We respectfully disagree with the reviewer. Mosaic labelling is an essential aspect of this approach. By doing so, we generate small, individual cell clones which can act as focal Wnt8a sources. We alter the spreading of Wnt8a from these small sources by changing the emergence of cytonemes. Reduced cytoneme formation partially rescues the AP phenotype after focal activation of Wnt8a.

c) Fig6 K, L: Please specify which groups were used to compare DNFlot2/wnt8a (p<0.001 in K, ns in L). These data were not described in the text.

In Fig6K, the ctrl group has been used as the basis for the T-Test. In addition, we have compared Flot2/wnt8a with dN-Flot2/wnt8a. Finally, we have added the test results to the figure.
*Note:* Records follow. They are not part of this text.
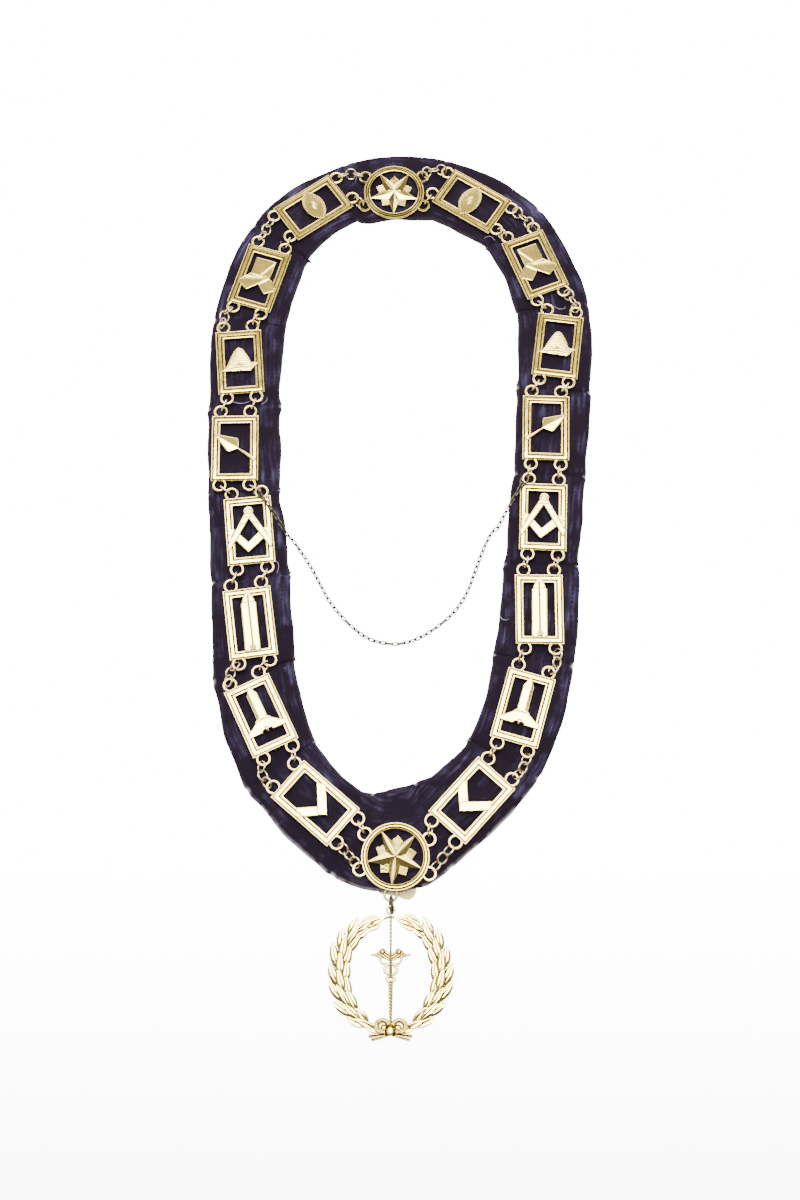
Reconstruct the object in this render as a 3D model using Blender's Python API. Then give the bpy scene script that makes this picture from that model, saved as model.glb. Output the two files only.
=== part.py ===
"""Chain collar of sixteen pierced plaques and two round medallions linked over a velvet band.

The collar lies flat on its lining. +Y runs from the bottom medallion to the top one and +Z is up.
It is laid out from the top medallion's middle, and the finished collar is then moved so that the
bottom centre of its box is the origin. All lengths are metres and all angles are degrees.
"""

import math
from typing import NamedTuple

import bmesh
import bpy
from mathutils import Matrix, Vector

for old in list(bpy.data.objects):
    bpy.data.objects.remove(old, do_unlink=True)

# Clearances between pieces that touch in the real collar
SEAT_GAP = 0.0003
LINK_SLACK = 0.0006

# Plaques: a moulded rectangular frame around one emblem
PLAQUE_LENGTH = 0.0430
PLAQUE_WIDTH = 0.0284
FRAME_BAND = 0.0052
FRAME_HEIGHT = 0.0030
EMBLEM_BASE = 0.0009
EMBLEM_TOP = 0.0023
RELIEF_HEIGHT = 0.0005

# Wire eyelets soldered to the plaques and medallions
EYELET_DIAMETER = 0.0086
EYELET_WIRE = 0.0015
EYELET_SPREAD = 0.0090
EYELET_OUT = 0.0026
EYELET_RISE = 0.0026
EYELET_SWEEP = 280.0

# Jump rings: a lone ring and those at a strand's ends lean from upright, the one between lies flat
RING_DIAMETER = 0.0085
RING_WIRE = 0.0011
LONE_LEAN = 35.0
RING_LEAN = 42.0
FLAT_LEAN = 90.0
SOLDER_LAP = 0.0003
# A slack strand's first ring sits this share of a taut span from its eyelet, and it turns towards
# the eyelet this many times as much as towards the next ring
SLACK_SHARE = 0.86
END_PULL = 2.0
# Span from the last plaque on the left and on the right to the bottom medallion, in two taut spans
BOTTOM_SHARES = (0.91, 1.0)

# Medallions
MEDALLION_DIAMETER = 0.0388
MEDALLION_BAND = 0.0040
MEDALLION_HEIGHT = 0.0034
TOP_ROLL = -1.0
BOTTOM_ROLL = -7.0
STAR_PEAK = 0.0036
STAR_TIP_TOP = 0.0024
STAR_BLOCK_TOP = 0.0018

# Cloth
BAND_WIDTH = 0.0440
VELVET_THICKNESS = 0.0030
LINING_THICKNESS = 0.0010
LINING_INSET = 0.0070
UNDERSIDE_INSET = 0.0050
EDGE_FOOT = 0.0003

# Wreath, its ring and the stay chain
WREATH_WIDTH = 0.0668
WREATH_LENGTH = 0.0640
WREATH_THICKNESS = 0.0030
WREATH_LOOP_DIAMETER = 0.0054
WREATH_LOOP_WIRE = 0.0010
WREATH_LOOP_Z = 0.0024
PENDANT_EYELET_RISE = 0.0010
PENDANT_RING_DIAMETER = 0.0096
PENDANT_DROP = 0.0087
PENDANT_RING_ENTRY = 0.0013
PENDANT_TURN = -97.0
STAY_CHAIN_WIDTH = 0.0021

# Facets
RING_SIDES = 10
PENDANT_RING_SIDES = 10
WIRE_SIDES = 5
EYELET_STEPS = 4
EYELET_SIDES = 4
MEDALLION_SIDES = 20
EMBLEM_ARC_STEPS = 6
SMALL_HOOP_SIDES = 8
SMALL_WIRE_SIDES = 4
ROD_SIDES = 6

# Joins and searches: points closer than this are one, and faces this close to flat are one
MERGE_DISTANCE = 0.000002
FLAT_ANGLE = 0.5
HALVINGS = 30

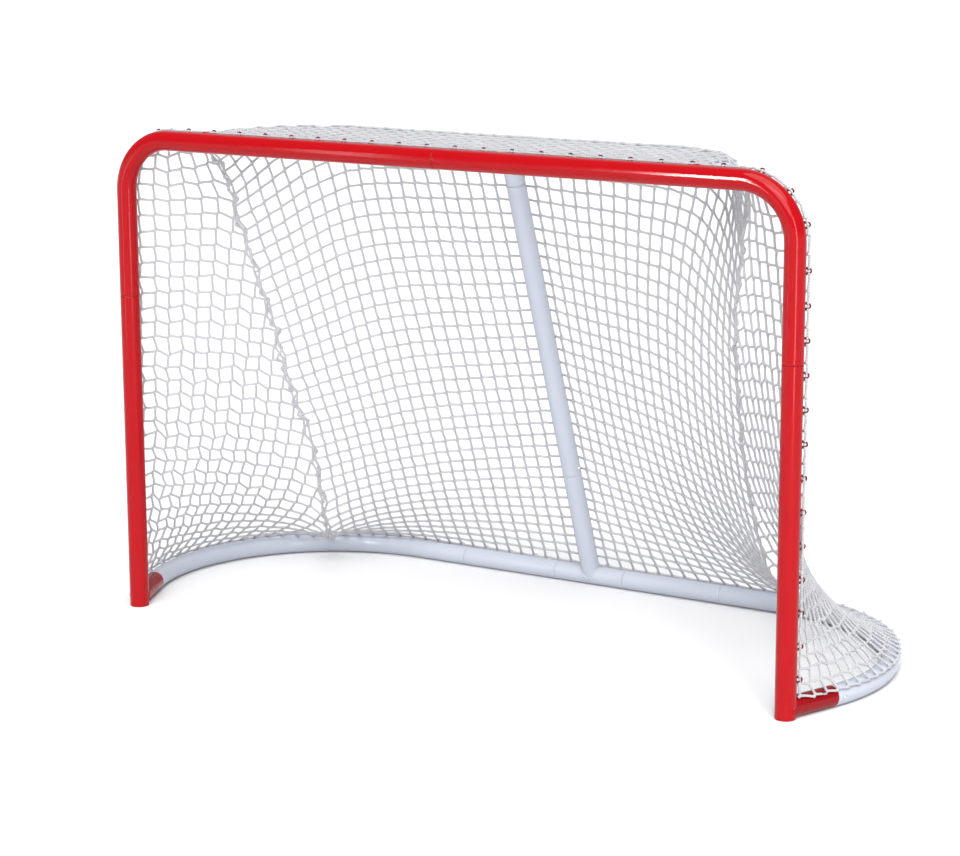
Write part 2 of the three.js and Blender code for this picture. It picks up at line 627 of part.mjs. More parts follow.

As suggested by the reviewer, we have performed a Pearson’s χ2 test in Fig6L. As stated in the figure legend, the test revealed a significant difference between the ctrl group (expected) and experimental groups (observed) with 2 degrees of freedom (df) and a p-value < 0.05 of χ2 <0.001. In addition, we compared flot2 injected embryos to the other groups. This test revealed a significant difference between the wnt8a group and the flot2+wnt8a group, but not to wnt8+ΔN-flot2. We have clarified these test results in the figure.

Reviewer #3 (Recommendations for the authors):

The manuscript has improved significantly after the revision and the authors have provided a satisfactory response to the comments. However, the revisions done on a comment were not visible in the revised document.

(Comment Nr. 8) Line 337 -339: Authors claim that they have reworded the statement related to diffusion; "experiments in Drosophila suggest that Wg is similarly not freely diffusible as flies with a membrane-tethered form of Wg develop largely normal", however, it remains unchanged in the revised version.

I don't think Alexandre et al. 2014 suggested that endogenous Wg is not freely diffusible. They used an artificially designed NRT-Wg fusion protein to show the maintenance of signaling in the absence of a long-range gradient and a near normal patterning of the wing with delayed development.

We have changed the text: ‘In support of these observations, experiments in Drosophila using an artificially membrane-tethered form of Wg showed that free diffusion is not necessary, as without the ability of free diffusion, Drosophila wing patterning was almost completely unaffected (Alexandre, Baena-Lopez and Vincent, 2014).